The group chased the beating victim to a nearby liquor store and then came back to the studio. As the last people filed inside, two men Johnson said he'd never seen before came running up to the door. 

Those men were the friends that the neighborhood rapper had called, Martindale said, but Johnson didn't know them, and he and others assumed they were with the beating victim, coming for revenge.

"Someone yelled, 'Shoot them, shoot them,' and Johnson, who is not a gang member, thinks he's about to lose his life, so he pulled the gun out of his pocket and shoots at them," Martindale said. "Unbeknownst to him, off to his left is his friend Michael Hammonds, trying to get inside, and his buddy gets shot in the chest."

No one else was injured, Martindale said. After the shooting, Johnson allegedly told investigators he threw the gun down the long hallway. "Someone picked it up and it was long gone" by the time deputies arrived, he said. 

Initially, Johnson didn't tell investigators he was the shooter, Martindale said, but he went home and told his mother what had happened. A few hours later, accompanied by his mother, he turned himself in at the Lawndale sheriff's station. 

Hammonds and Johnson had been good friends for at least five years, Martindale said, and neither was involved in gangs. Johnson "was very remorseful in his interview," he said. "The video evidence and physical evidence match his statement, so we have no doubt he's telling the truth."

Johnson was arrested and jailed after he gave his statement on Nov. 5 but released three days later after the Los Angeles County district attorney's office declined to press charges. 

The DA's office "found there was no malice, " said Lt.
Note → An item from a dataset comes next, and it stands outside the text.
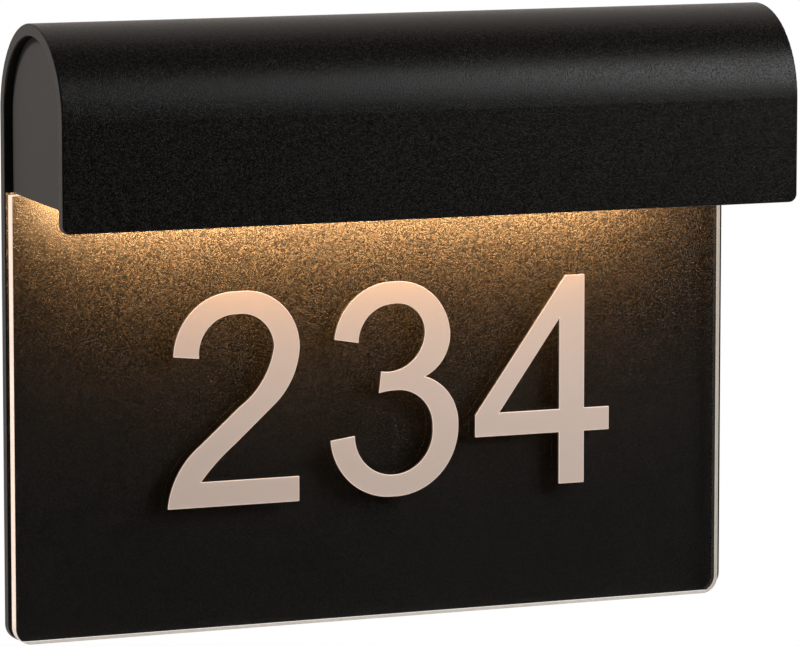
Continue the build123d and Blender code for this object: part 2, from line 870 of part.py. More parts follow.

Derrick Alfred. "He was acting in fear for his life and the lives of others, and the shooting was unintentional and accidental, so he was released.”

Martindale said he and his partner, Sgt. Gina Eguia, agreed with the DA's decision. 

"We did speak to Michael's family, and they understand why the DA didn't file charges," he said. "They know Daevion quite well, and they know he would never intentionally do anything to hurt Michael. ... Really, it was two lives destroyed by that shooting, no doubt. This will be hanging over his head for a long, long time."